To develop financial security and build up some savings, you need to take a short-term approach with a long-term game strategy. 

In the short term, you need to look at a few things to create a foundation to build upon. 

Analyze Your Expenses

First, analyze your expenses. Where is your money going, and are those expenses necessary? Then, look at subscription services and luxury purchases to see if you can scale back or eliminate things. 

For example, that gym membership you hardly use is the amount you pay every month worth the cost or is it something you can eliminate from your expenses. Another thing to look at is all your streaming services. 

Do you need YouTube, Netflix, HBO Max, and Disney+? Can you scale back to one or two of the entertainment options and save some money? 

Another consideration is to unload unnecessary items that you own, whether you owe money on it or not. For example, do you need a second car for your family? 

If so, can you consider refinancing options to lower your monthly payment or sell the car if you can get by without it?  It’s not tricky to sell a car for cash, whether online or through traditional car dealerships. 

Eliminate Bad Debts

Next, consider eliminating areas of bad debt. Bad debts are defined as those types of debts that cost more in time than the value of the item purchased. 

Payday loans are an example of bad debts. 

With a payday loan, you borrow money against future earnings at a percentage rate. 

When the time comes to pay up, the amount borrowed is more significant than your paycheck, making it difficult to stay above water. 

Another example of bad debts is credit cards. 

If you purchase an item on credit, the interest over time will cost that purchase price to increase. For example, if you buy a $500 TV on credit, depending on the interest charges, you could pay up to $100 more for that TV than if you had bought it with cash. 

Of course, there’s a convenience to having credit cards from making larger purchases and not needing to carry large amounts of cash on hand, but the danger is the interest. 

When you use a credit card, the key here is to pay the bill in full as soon as possible to eliminate any added interest charges. 

Unloading unnecessary expenses isn’t a long-term strategy but will help you establish some budgetary discipline as you pivot toward establishing financial security. 

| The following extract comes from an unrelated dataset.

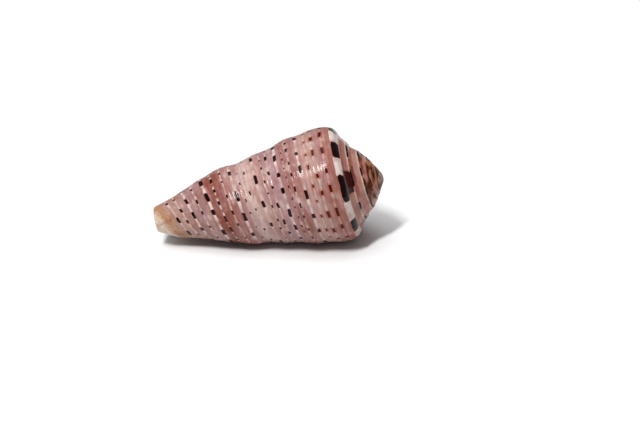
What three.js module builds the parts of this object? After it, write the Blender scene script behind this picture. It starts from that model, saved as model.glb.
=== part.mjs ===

Once you’re eliminated unnecessary expenditures, you need to develop a long-term strategy to grow your wealth.

Create A Long-Term Investment Strategy

You can invest in traditional stocks and bonds, but there’s risk involved due to market volatility. Market volatility is simply when there are fluctuations in the markets which may increase or decrease the value of a stock. 

Suppose the stock market is attractive to you. In that case, it’s best to use the advice of a professional financial advisor who can guide your investments as safely as possible to eliminate your potential for losses. 

A safer alternative is to invest in Real Estate. In general, Real Estate will appreciate over the time of ownership at a slower rate than stocks but will rarely depreciate. 

With Real Estate, you purchase a home with a loan or cash, which is often a more manageable loan than personal loans. These types of loans, or mortgages, are what are considered good debt.

As opposed to bad debts, good debt is one that as the principal lowers in value over time, the item purchased increases. 

If real estate is attractive to you, there are a few ways you can make money in this field

Holding Property: A holding property is one that you purchase and hold for some time. For example, you can hold to sell as the home appreciates or rent it out for residual long-term income. 

Flipping: Flipping is a term used for a Real Estate investor who purchases a home, usually below market value, adds some renovations or upgrades, and looks to sell the house for a profit. 

Wholesaling: Wholesaling is a tactic used by some to purchase a home, often at foreclosure, and immediately sell it to a party for a small profit. 

Analyzing and eliminating your expenses is the first step toward economic security, but that strategy will not increase your wealth. Instead, that plan includes a long-term strategy of investing what you can to let your money grow over time.